I think he knew (that there would not be a change of mind)… It wasn’t just about the money. It was a whole series of things. Working environment, stock options (in the new airline). In this sort of business you get almost one call a week, most of which you are not interested in and it takes only 30 seconds to say no, but this is the one where everything felt right about it.
The airline is called Cebu Pacific. In fact what we are doing here (JetLite) has actually already been done there. This is a 10-12 years old airline, but two years ago it completely re-fleeted, changed its model from full-service carrier flying DC-9s and Boeing 757s to brand new fleet of A320s and switched business model to a low-cost carrier and they have gone from carrying two million to five million passengers last year and are targeting seven million for this year. The oldest aircraft they have is 21 months old. So... they are profitable, have a 43% market share—and are at a point in time where they need a CEO.
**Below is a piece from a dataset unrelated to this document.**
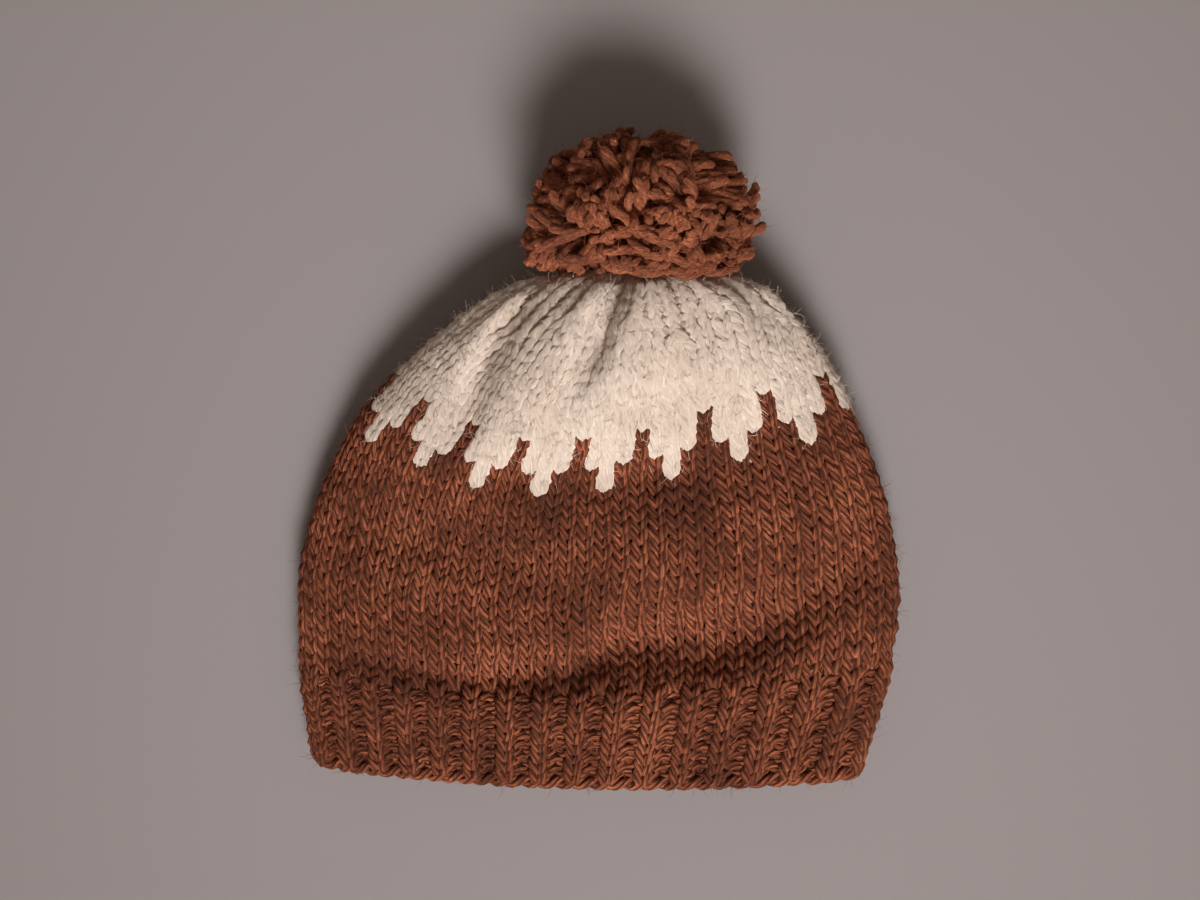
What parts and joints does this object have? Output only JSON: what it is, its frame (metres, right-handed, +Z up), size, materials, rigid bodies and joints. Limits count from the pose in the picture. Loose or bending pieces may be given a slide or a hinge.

There is a feeling that expats do not have enough freedom in running the airlines in India such as Jet and Kingfisher, and are not even empowered to sanction a ticket upgrade if they want to. Is that correct and what’s been the experience with you?
I think it’s inaccurate. There are only a handful of people to sign an upgrade and Wolfgang (Austrian veteran and CEO of Jet Airways) was one of them as I was. But as a policy, we wouldn’t do it anyways. I certainly know that here at JetLite there are very few issues that I would feel constrained not to take a decision on. There are certainly issues that I go back to the board—go to Bombay— simply because I don’t want to take those decisions. Not because I am not empowered. Its simply because…it is a big decision, it will have some group implications so I want some inputs from Jet. I have not had sense of being unempowered and I don’t know if Woflgang feels that way or not but I see what he does... Obviously when you got a promoter who holds 80% of the stock, that guy is going to have some interests in the way business is run. One of things you will see where the expat sits (in India)…they tend to sit in CEO and COO roles, but they do not generally sit in commercial roles. Most of the market facing positions are actually (held by) locals because they understand the local market. But the best practice operations of an airline will come from the US and Europe and Australia.
In Jet’s case, who in India would have known how to launch a service to New York or Brussels or London? No one here, except if he would have been an ex-Air India, would actually know what’s involved in flying a 777 from Mumbai to New York...
While Jet is considered one of the most professionally run airline, JetLite is not considered so.
Both of them have not been merged; all the JetLite aircraft have not been painted in the new livery giving room to speculation that perhaps they are being prepared to be sold off at some point of time. What’s the strategy?
I would disagree... If you start at the market level, low- cost carriers (LCCs) are already 40% of the market in terms of passengers; they will be at least 60% of the market within three years. Full-services carriers will continue to grow... but would just have less of market share. Full-service will grow at GDP+50%, LCCs at GDP+100% or more simply because it’s the entry point.
Strategically, it is important to establish a position for the group in LCC segment. Now was Sahara the best vehicle? Probably not. However, the deal is done... So let’s make it work. So the plan is: fix the airline; stabilize the airline; now start the repair and maintenance and the growth of the airline. Fortunately, Sahara had ordered 10 new Boeings which will be delivered 2009 onwards, so we start refleeting. If we can keep this business ticking along and making incremental improvements then we’ve got a serious contender in the LCC space. Would it have been easier to start a brand new airline? Probably. Except that Sahara came with hangars, parking bays, slots, engineering facilities, which you just cannot get today. What does IndiGo do when they have a major mechanical problem? Where does SpiceJet go? They got nothing.
We have a hangar in Kolkata which we have made into a paint shop, all CRJs have been painted, three or four Boeings (of the total fleet of 24 aircraft) are done. They are going one after the other. We have to remove “Sahara” from the aircraft by 19 April, we had one year to do it (under the acquisition agreement). Sahara will be gone by 19 April, we will do it before that.